Give the data below again, word for word.

** Start of Data provided **

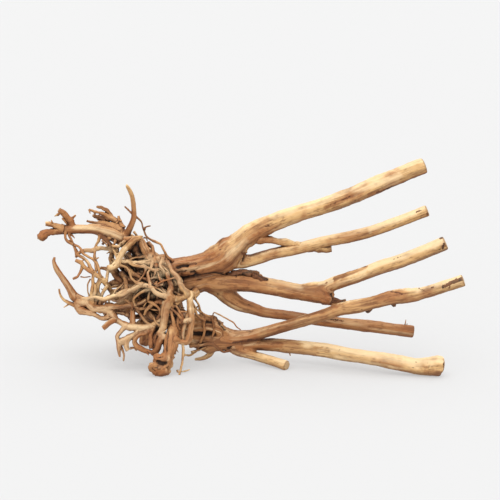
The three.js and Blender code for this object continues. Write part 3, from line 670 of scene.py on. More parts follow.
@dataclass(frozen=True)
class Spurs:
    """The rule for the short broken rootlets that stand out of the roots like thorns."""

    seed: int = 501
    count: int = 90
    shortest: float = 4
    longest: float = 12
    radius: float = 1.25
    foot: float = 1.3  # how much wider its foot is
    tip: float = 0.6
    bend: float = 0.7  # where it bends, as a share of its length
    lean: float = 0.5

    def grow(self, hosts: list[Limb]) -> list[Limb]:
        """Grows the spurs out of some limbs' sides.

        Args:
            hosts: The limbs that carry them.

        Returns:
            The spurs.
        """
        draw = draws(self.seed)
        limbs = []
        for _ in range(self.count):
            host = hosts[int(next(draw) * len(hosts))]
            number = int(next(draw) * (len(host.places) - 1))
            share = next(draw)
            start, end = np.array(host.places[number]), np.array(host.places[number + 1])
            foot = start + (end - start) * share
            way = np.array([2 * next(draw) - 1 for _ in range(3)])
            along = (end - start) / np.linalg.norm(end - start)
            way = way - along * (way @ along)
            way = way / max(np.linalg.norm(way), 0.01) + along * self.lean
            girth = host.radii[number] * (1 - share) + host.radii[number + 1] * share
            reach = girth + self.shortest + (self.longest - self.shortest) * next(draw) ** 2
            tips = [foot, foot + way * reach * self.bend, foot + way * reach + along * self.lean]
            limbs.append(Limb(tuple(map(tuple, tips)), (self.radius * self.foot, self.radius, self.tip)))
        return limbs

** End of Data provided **

- [The response]:
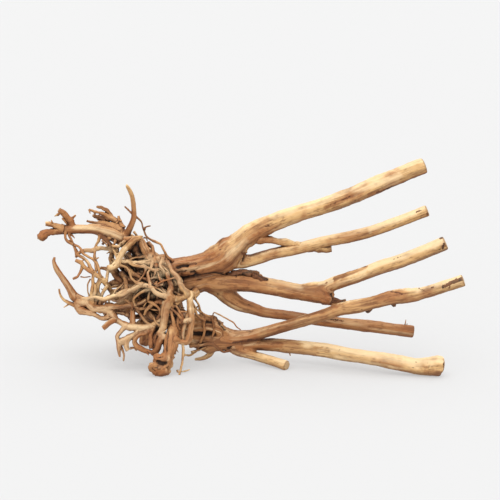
The three.js and Blender code for this object continues. Write part 3, from line 670 of scene.py on. More parts follow.
@dataclass(frozen=True)
class Spurs:
    """The rule for the short broken rootlets that stand out of the roots like thorns."""

    seed: int = 501
    count: int = 90
    shortest: float = 4
    longest: float = 12
    radius: float = 1.25
    foot: float = 1.3  # how much wider its foot is
    tip: float = 0.6
    bend: float = 0.7  # where it bends, as a share of its length
    lean: float = 0.5

    def grow(self, hosts: list[Limb]) -> list[Limb]:
        """Grows the spurs out of some limbs' sides.

        Args:
            hosts: The limbs that carry them.

        Returns:
            The spurs.
        """
        draw = draws(self.seed)
        limbs = []
        for _ in range(self.count):
            host = hosts[int(next(draw) * len(hosts))]
            number = int(next(draw) * (len(host.places) - 1))
            share = next(draw)
            start, end = np.array(host.places[number]), np.array(host.places[number + 1])
            foot = start + (end - start) * share
            way = np.array([2 * next(draw) - 1 for _ in range(3)])
            along = (end - start) / np.linalg.norm(end - start)
            way = way - along * (way @ along)
            way = way / max(np.linalg.norm(way), 0.01) + along * self.lean
            girth = host.radii[number] * (1 - share) + host.radii[number + 1] * share
            reach = girth + self.shortest + (self.longest - self.shortest) * next(draw) ** 2
            tips = [foot, foot + way * reach * self.bend, foot + way * reach + along * self.lean]
            limbs.append(Limb(tuple(map(tuple, tips)), (self.radius * self.foot, self.radius, self.tip)))
        return limbs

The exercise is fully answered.